I am sure there are some of you out there that know just where I am coming from. Others may want to make a Xerox copy and secretly stick it under another hunter’s windshield wiper while they are away – kind of a secret message, but not so subtle. I am talking about the Do’s & Don’ts when it comes to hunting with hog dogs. Sometimes it is just plain manners or whatever you want to call it, but you need to be on the same thought pattern as those that invited or allowed you to hunt with them in the first place. Treat each invitation to hunt with respect, understanding that it is a privilege to be invited. Also treat each hunt with the same respect as your first. Your host may be hunting several different individual’s land, and each individual property may have a different set of rules. What may be acceptable to one land owner may not be okay with the next. Everyone should be treated with respect. I have hunted a lot of different places over the years and have learned never to by surprised about what a land owner may ask or expect of you when hunting their land. Sometimes the word “ridiculous” does come to mind. However, you must abide by the landowner’s rules or don’t hunt there. It is better to pass something up if it doesn’t seem right, no matter how bad the itch is to turn the dogs out.
I know that as the Hog Dog Hunting sport gains popularity, there are more and more folks trying to get started, which can be rather difficult. It is important that the experienced folks pass on some lessons to beginners as it is for beginners to learn from someone with experience. A certain fact of the matter is that all hog hunters out there with a lot of experience have been burned more than a few times by the “newbies” wanting to get started. So to all the “newbies” out there, if getting invited doesn’t come easy, you better believe there is a good reason why. You will have to pay your dues to earn a regular spot at hunting with the experienced folks. Ask a lot of questions and make sure you pay attention when you get an answer. Don’t assume anything.

1. When you are invited on a hunt, never ask the landowner if you can come hunt the property, or suggest that you would be available to hunt, or return to that property without the one who set up the hunt. It is not yours, and you did not earn it.

2. Do not bring other guests along on the hunt without having permission from the one who invited you. Some people do not consider hunting to be a party.

3. When you are allowed to bring a guest, you are responsible for your guest’s behavior. They must understand the etiquette as well, or you will suffer the consequences for your guest.

4. When you are invited, that means “YOU” and not your whole pack of dogs. The person setting up the hunt decides how many dogs, people, and how you will be hunting. Always respect that. The proper question is, “What would you like me to bring?”

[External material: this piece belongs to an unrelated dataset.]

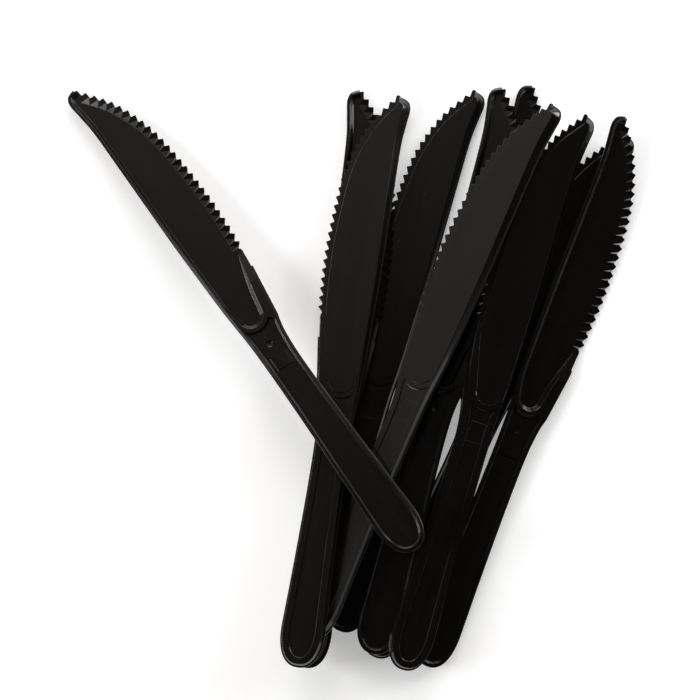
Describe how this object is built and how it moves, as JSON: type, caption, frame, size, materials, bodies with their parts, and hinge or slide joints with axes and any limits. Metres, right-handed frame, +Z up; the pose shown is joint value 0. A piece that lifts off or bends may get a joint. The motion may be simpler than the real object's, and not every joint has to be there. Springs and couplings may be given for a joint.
{
  "type": "plastic cutlery pack",
  "caption": "Fanned pack of black disposable plastic table knives with saw-toothed blades and sunk panels, lying loose one over another.",
  "frame": {"origin": "middle of the bottom of the whole heap's box, on the table", "axes": "+Z up from the table, +Y from the butts of the handles towards the tips of the blades, +X to the right of the fan seen from above"},
  "size_m": [0.1686, 0.1724, 0.0196],
  "materials": {
    "black_plastic": "smooth moulded, black"
  },
  "bodies": {
    "root": {"knife_01": "black_plastic", "knife_02": "black_plastic", "knife_03": "black_plastic", "knife_04": "black_plastic", "knife_05": "black_plastic", "knife_06": "black_plastic", "knife_07": "black_plastic", "knife_08": "black_plastic", "knife_09": "black_plastic", "knife_10": "black_plastic"}
  },
  "joints": []
}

5. When you do bring dogs on a hunt that you are invited on, the animal’s behavior is also your responsibility. Know your dogs, and know what to expect on the property such as deer, cattle, exotics, etc. If your dog injures another animal, you are responsible for making amends. If you can’t be sure your dog will not harm another animal, then the dog does not belong on that hunt. That goes for aggressive dogs as well.

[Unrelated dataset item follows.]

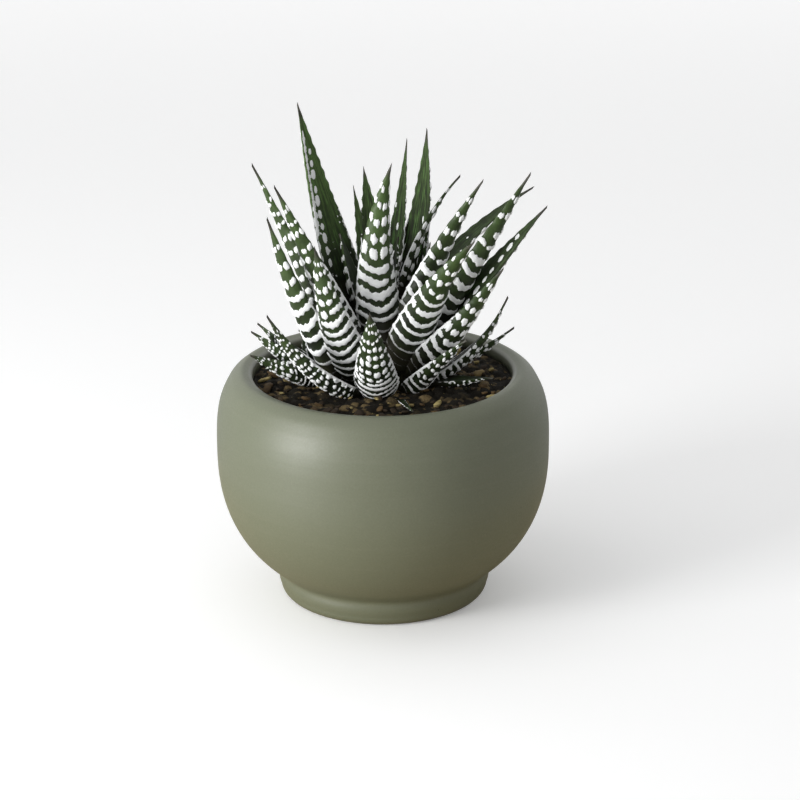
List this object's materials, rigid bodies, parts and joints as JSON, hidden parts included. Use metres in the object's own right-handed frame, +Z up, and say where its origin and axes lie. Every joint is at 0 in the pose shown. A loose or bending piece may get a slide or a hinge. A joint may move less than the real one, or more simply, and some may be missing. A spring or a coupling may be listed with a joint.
{
  "type": "potted haworthia",
  "caption": "Rosette succulent with stiff pointed leaves crossed by raised white bands, standing with a small offset in soil in a round glazed bowl on a short foot.",
  "frame": {"origin": "centre of the bowl's foot, on the surface that it stands on", "axes": "+Z up, from the foot to the leaf tips; -Y the front, where the broad short front leaf is; +X to the right of someone facing the front"},
  "size_m": [0.117, 0.117, 0.175],
  "materials": {
    "glaze": "matt sage green with a soft sheen",
    "soil": "rough, crumbly potting mix of bark and peat",
    "stem": "matt",
    "leaf": "satin, with raised white bands"
  },
  "bodies": {
    "root": {"bowl": "glaze", "soil": "soil", "stem": "stem", "leaf_front": "leaf", "leaf_front_left_low": "leaf", "leaf_front_right_low": "leaf", "leaf_front_slip": "leaf", "leaf_right_low": "leaf", "leaf_right_soil": "leaf", "leaf_right_outer": "leaf", "leaf_back_right_low": "leaf", "leaf_back_low": "leaf", "leaf_back_left_low": "leaf", "leaf_left_back_low": "leaf", "leaf_left_back_mid": "leaf", "leaf_back_left_mid": "leaf", "leaf_back_right_mid": "leaf", "leaf_left_outer": "leaf", "leaf_front_left": "leaf", "leaf_front_right": "leaf", "leaf_right_banded": "leaf", "leaf_right_long": "leaf", "leaf_back_right": "leaf", "leaf_back": "leaf", "leaf_back_left": "leaf", "leaf_left_back": "leaf", "leaf_left_long": "leaf", "leaf_left_inner": "leaf", "leaf_tallest": "leaf", "leaf_centre_front": "leaf", "leaf_right_broad": "leaf", "leaf_right_dark": "leaf", "leaf_right_short": "leaf", "leaf_back_slim_left": "leaf", "leaf_heart_back": "leaf", "leaf_heart_right": "leaf", "leaf_heart_tall": "leaf", "leaf_heart": "leaf", "leaf_heart_left": "leaf", "leaf_bud_front": "leaf", "leaf_bud_right": "leaf", "leaf_bud_left": "leaf", "offset_rosette": "leaf"}
  },
  "joints": []
}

6. When you catch hogs on a property, it should be known beforehand what will be done with the hogs that are caught. Will they be killed or tied? If they will be killed, what will be done with the carcasses and who will keep the meat? Simple planning ahead of time will keep things civil without disagreements among the hunters. After the dogs are turned out and the hunting begins, the animals are then in charge of what happens. So make sure everything has been discussed prior to turning them out.

7. The majority of hog hunters that use dogs also use knives. However, there are those that prefer to shoot over the dogs. Again don’t assume anything—always request permission before bringing a firearm.

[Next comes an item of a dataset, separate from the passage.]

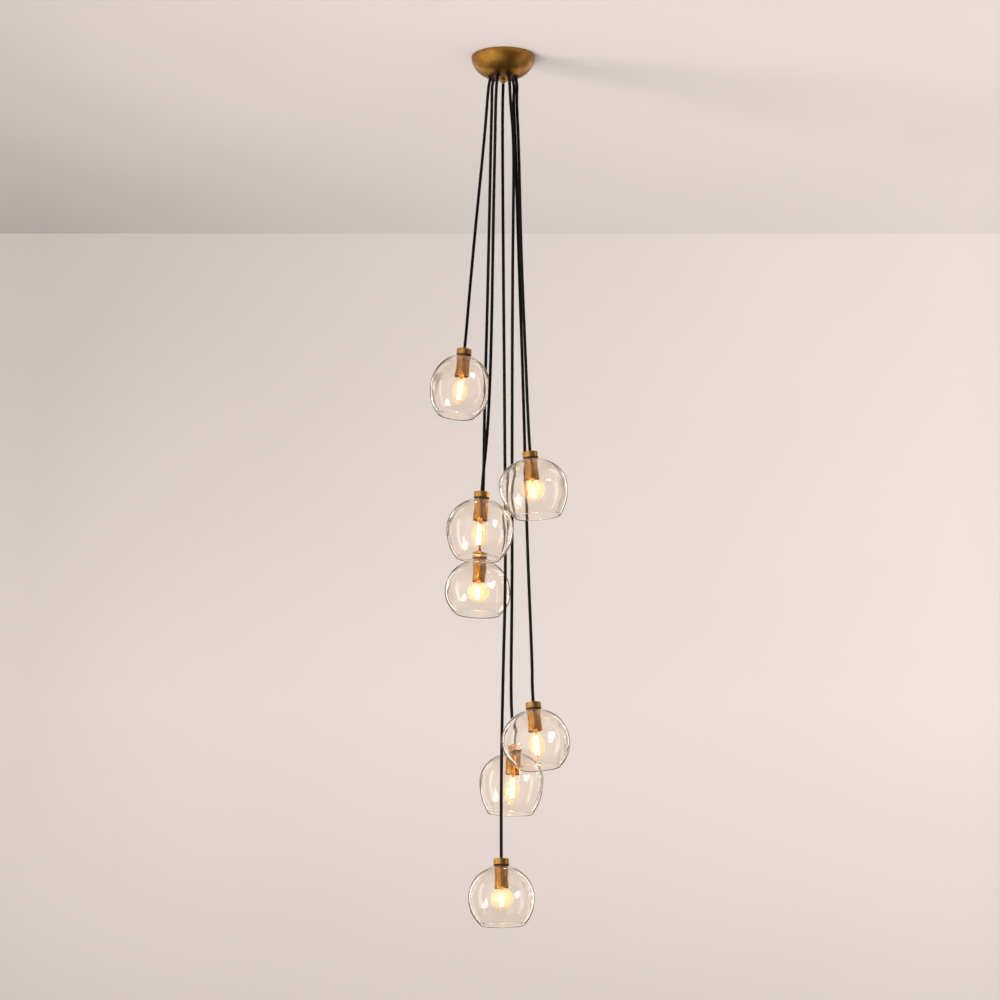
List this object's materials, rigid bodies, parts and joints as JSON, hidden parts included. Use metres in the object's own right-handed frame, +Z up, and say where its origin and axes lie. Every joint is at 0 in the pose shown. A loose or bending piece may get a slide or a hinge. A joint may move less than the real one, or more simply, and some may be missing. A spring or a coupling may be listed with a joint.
{
  "type": "cluster pendant light",
  "caption": "Cluster pendant: clear blown-glass globes with brass caps and filament bulbs, on black fabric cords at stepped heights from a domed brass canopy.",
  "frame": {"origin": "middle of the canopy's open face, in the ceiling plane, which is also the top face of the crossbar", "axes": "+Z up out of the ceiling face, +X to the right and +Y away from someone facing the pictured side; everything hangs below z = 0"},
  "size_m": [0.3157, 0.308, 2.0164],
  "materials": {
    "aged_brass": "brushed, darkened",
    "cap_brass": "brushed",
    "cup_brass": "satin",
    "plated_steel": "zinc plated",
    "white_nylon": "moulded",
    "black_nylon": "moulded",
    "black_insulation": "pressed phenolic and rubber",
    "lead_insulation": "extruded",
    "cord_fabric": "braided",
    "shade_glass": "clear, hand blown",
    "bulb_base_brass": "rolled thread",
    "bulb_glass": "clear, lit filament"
  },
  "bodies": {
    "root": {"canopy": "aged_brass", "crossbar": "plated_steel", "hanging_stud": "plated_steel", "stud_nuts": "plated_steel", "canopy_knob": "aged_brass", "ground_screw": "plated_steel", "terminal_blocks": "white_nylon", "terminal_screws": "plated_steel", "inner_leads": "lead_insulation", "cord_bushings": "black_nylon", "bushing_nuts": "black_nylon"},
    "cord_1": {"cord_1": "cord_fabric"},
    "lamp_1": {"cap_1": "cap_brass", "shade_1": "shade_glass", "socket_cup_1": "cup_brass", "lampholder_1": "black_insulation"},
    "bulb_base_1": {"bulb_base_1": "bulb_base_brass"},
    "bulb_glass_1": {"bulb_glass_1": "bulb_glass"},
    "cord_2": {"cord_2": "cord_fabric"},
    "lamp_2": {"cap_2": "cap_brass", "shade_2": "shade_glass", "socket_cup_2": "cup_brass", "lampholder_2": "black_insulation"},
    "bulb_base_2": {"bulb_base_2": "bulb_base_brass"},
    "bulb_glass_2": {"bulb_glass_2": "bulb_glass"},
    "cord_3": {"cord_3": "cord_fabric"},
    "lamp_3": {"cap_3": "cap_brass", "shade_3": "shade_glass", "socket_cup_3": "cup_brass", "lampholder_3": "black_insulation"},
    "bulb_base_3": {"bulb_base_3": "bulb_base_brass"},
    "bulb_glass_3": {"bulb_glass_3": "bulb_glass"},
    "cord_4": {"cord_4": "cord_fabric"},
    "lamp_4": {"cap_4": "cap_brass", "shade_4": "shade_glass", "socket_cup_4": "cup_brass", "lampholder_4": "black_insulation"},
    "bulb_base_4": {"bulb_base_4": "bulb_base_brass"},
    "bulb_glass_4": {"bulb_glass_4": "bulb_glass"},
    "cord_5": {"cord_5": "cord_fabric"},
    "lamp_5": {"cap_5": "cap_brass", "shade_5": "shade_glass", "socket_cup_5": "cup_brass", "lampholder_5": "black_insulation"},
    "bulb_base_5": {"bulb_base_5": "bulb_base_brass"},
    "bulb_glass_5": {"bulb_glass_5": "bulb_glass"},
    "cord_6": {"cord_6": "cord_fabric"},
    "lamp_6": {"cap_6": "cap_brass", "shade_6": "shade_glass", "socket_cup_6": "cup_brass", "lampholder_6": "black_insulation"},
    "bulb_base_6": {"bulb_base_6": "bulb_base_brass"},
    "bulb_glass_6": {"bulb_glass_6": "bulb_glass"},
    "cord_7": {"cord_7": "cord_fabric"},
    "lamp_7": {"cap_7": "cap_brass", "shade_7": "shade_glass", "socket_cup_7": "cup_brass", "lampholder_7": "black_insulation"},
    "bulb_base_7": {"bulb_base_7": "bulb_base_brass"},
    "bulb_glass_7": {"bulb_glass_7": "bulb_glass"}
  },
  "joints": [
    {"name": "cord_swing_1", "type": "hinge", "parent": "root", "child": "cord_1", "pos_m": [-0.02696, -0.00615, -0.04473], "axis": [0.0499, 0.9988, 0], "range_deg": [0, 6]},
    {"name": "lamp_twist_1", "type": "hinge", "parent": "cord_1", "child": "lamp_1", "pos_m": [-0.0886, -0.012, -0.7049], "axis": [0.1093, 0, 0.994], "range_deg": [-180, 180]},
    {"name": "bulb_travel_1", "type": "slide", "parent": "lamp_1", "child": "bulb_base_1", "axis": [-0.1093, 0, -0.994], "range_m": [0, 0.01128]},
    {"name": "bulb_turn_1", "type": "hinge", "parent": "bulb_base_1", "child": "bulb_glass_1", "pos_m": [-0.09518, -0.012, -0.76474], "axis": [-0.1093, 0, -0.994], "range_deg": [0, 1440]},
    {"name": "cord_swing_2", "type": "hinge", "parent": "root", "child": "cord_2", "pos_m": [0.02696, -0.00615, -0.04473], "axis": [-0.8, -0.6, 0], "range_deg": [0, 5]},
    {"name": "lamp_twist_2", "type": "hinge", "parent": "cord_2", "child": "lamp_2", "pos_m": [0.0604, -0.049, -0.9531], "axis": [-0.0867, -0.0199, 0.996], "range_deg": [-180, 180]},
    {"name": "bulb_travel_2", "type": "slide", "parent": "lamp_2", "child": "bulb_base_2", "axis": [0.0867, 0.0199, -0.996], "range_m": [0, 0.01128]},
    {"name": "bulb_turn_2", "type": "hinge", "parent": "bulb_base_2", "child": "bulb_glass_2", "pos_m": [0.06562, -0.0478, -1.01306], "axis": [0.0867, 0.0199, -0.996], "range_deg": [0, 1440]},
    {"name": "cord_swing_3", "type": "hinge", "parent": "root", "child": "cord_3", "pos_m": [-0.012, -0.02492, -0.04473], "axis": [-0.9889, 0.1483, 0], "range_deg": [0, 5]},
    {"name": "lamp_twist_3", "type": "hinge", "parent": "cord_3", "child": "lamp_3", "pos_m": [-0.0482, -0.076, -1.0514], "axis": [0.0579, -0.01, 0.9983], "range_deg": [-180, 180]},
    {"name": "bulb_travel_3", "type": "slide", "parent": "lamp_3", "child": "bulb_base_3", "axis": [-0.0579, 0.01, -0.9983], "range_m": [0, 0.01128]},
    {"name": "bulb_turn_3", "type": "hinge", "parent": "bulb_base_3", "child": "bulb_glass_3", "pos_m": [-0.05169, -0.0754, -1.1115], "axis": [-0.0579, 0.01, -0.9983], "range_deg": [0, 1440]},
    {"name": "cord_swing_4", "type": "hinge", "parent": "root", "child": "cord_4", "pos_m": [-0.02162, 0.01724, -0.04473], "axis": [0.9439, 0.3304, 0], "range_deg": [0, 5]},
    {"name": "lamp_twist_4", "type": "hinge", "parent": "cord_4", "child": "lamp_4", "pos_m": [-0.053, 0.064, -1.1649], "axis": [0.045, 0.005, 0.999], "range_deg": [-180, 180]},
    {"name": "bulb_travel_4", "type": "slide", "parent": "lamp_4", "child": "bulb_base_4", "axis": [-0.045, -0.005, -0.999], "range_m": [0, 0.01128]},
    {"name": "bulb_turn_4", "type": "hinge", "parent": "bulb_base_4", "child": "bulb_glass_4", "pos_m": [-0.05571, 0.0637, -1.22504], "axis": [-0.045, -0.005, -0.999], "range_deg": [0, 1440]},
    {"name": "cord_swing_5", "type": "hinge", "parent": "root", "child": "cord_5", "pos_m": [0.02162, 0.01724, -0.04473], "axis": [0.1483, -0.9889, 0], "range_deg": [0, 3]},
    {"name": "lamp_twist_5", "type": "hinge", "parent": "cord_5", "child": "lamp_5", "pos_m": [0.0667, -0.032, -1.5221], "axis": [-0.0787, 0.0398, 0.9961], "range_deg": [-180, 180]},
    {"name": "bulb_travel_5", "type": "slide", "parent": "lamp_5", "child": "bulb_base_5", "axis": [0.0787, -0.0398, -0.9961], "range_m": [0, 0.01128]},
    {"name": "bulb_turn_5", "type": "hinge", "parent": "bulb_base_5", "child": "bulb_glass_5", "pos_m": [0.07144, -0.0344, -1.58207], "axis": [0.0787, -0.0398, -0.9961], "range_deg": [0, 1440]},
    {"name": "cord_swing_6", "type": "hinge", "parent": "root", "child": "cord_6", "pos_m": [0.012, -0.02492, -0.04473], "axis": [0.9578, -0.2873, 0], "range_deg": [0, 2]},
    {"name": "lamp_twist_6", "type": "hinge", "parent": "cord_6", "child": "lamp_6", "pos_m": [0.0219, 0.088, -1.6028], "axis": [0.026, 0, 0.9997], "range_deg": [-180, 180]},
    {"name": "bulb_travel_6", "type": "slide", "parent": "lamp_6", "child": "bulb_base_6", "axis": [-0.026, 0, -0.9997], "range_m": [0, 0.01128]},
    {"name": "bulb_turn_6", "type": "hinge", "parent": "bulb_base_6", "child": "bulb_glass_6", "pos_m": [0.02033, 0.088, -1.66298], "axis": [-0.026, 0, -0.9997], "range_deg": [0, 1440]},
    {"name": "cord_swing_7", "type": "hinge", "parent": "root", "child": "cord_7", "pos_m": [0, 0.02765, -0.04473], "axis": [-0.6, 0.8, 0], "range_deg": [0, 0.6]},
    {"name": "lamp_twist_7", "type": "hinge", "parent": "cord_7", "child": "lamp_7", "pos_m": [-0.0046, 0.005, -1.8668], "axis": [-0.012, 0.02, 0.9997], "range_deg": [-180, 180]},
    {"name": "bulb_travel_7", "type": "slide", "parent": "lamp_7", "child": "bulb_base_7", "axis": [0.012, -0.02, -0.9997], "range_m": [0, 0.01128]},
    {"name": "bulb_turn_7", "type": "hinge", "parent": "bulb_base_7", "child": "bulb_glass_7", "pos_m": [-0.00388, 0.0038, -1.92698], "axis": [0.012, -0.02, -0.9997], "range_deg": [0, 1440]}
  ],
  "couplings": [
    {"joint": "bulb_turn_1", "follows": "bulb_travel_1", "rad_per_m": 2228.1},
    {"joint": "bulb_turn_2", "follows": "bulb_travel_2", "rad_per_m": 2228.1},
    {"joint": "bulb_turn_3", "follows": "bulb_travel_3", "rad_per_m": 2228.1},
    {"joint": "bulb_turn_4", "follows": "bulb_travel_4", "rad_per_m": 2228.1},
    {"joint": "bulb_turn_5", "follows": "bulb_travel_5", "rad_per_m": 2228.1},
    {"joint": "bulb_turn_6", "follows": "bulb_travel_6", "rad_per_m": 2228.1},
    {"joint": "bulb_turn_7", "follows": "bulb_travel_7", "rad_per_m": 2228.1}
  ]
}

8. Alcohol is not to be brought along on a hunt without prior permission.

9. Language and cussing should always be under control, especially around landowners.

10. Handling another person’s dogs can cause a brawl. Each individual has their own method of how they handle their own dogs. Whipping another person’s dog can be much the same as whipping their child. Unless the owner requests you to whip their dog, then don’t do it. If you have taken control of a situation and are not sure, leash their dog until you are able to ask them how to handle the situation if for some reason the owner is out of earshot. This should also be understood among the dog handlers before turning out.

11. Sometimes landowners will have other hunting parties come in to hunt the same property. If you happen to get invited along, have an open discussion with the person who originally invited you to avoid conflicts or feelings of “being stabbed in the back”. Or simply avoid going. This will show respect and keep conflicts at a minimum.

12. Do not leave behind trash of any kind (including cigarette butts). If you come across trash that someone else may have dropped, pick it up.

13. If you open a gate, close it.

14. When invited to go hunting, don’t be late. It is better to be early.

15. If you can’t make a hunt, be sure to make it known in advance. Don’t let someone down that is counting on your help or that of your dogs. You may not get the opportunity to make the same mistake twice.

Taking a little time to know who you are hunting with and how they want to hunt a place will make for a much more pleasurable hunt. Your friendships and hunting partnerships can be made lasting ones, if you are willing to treat others the way you would want to be treated.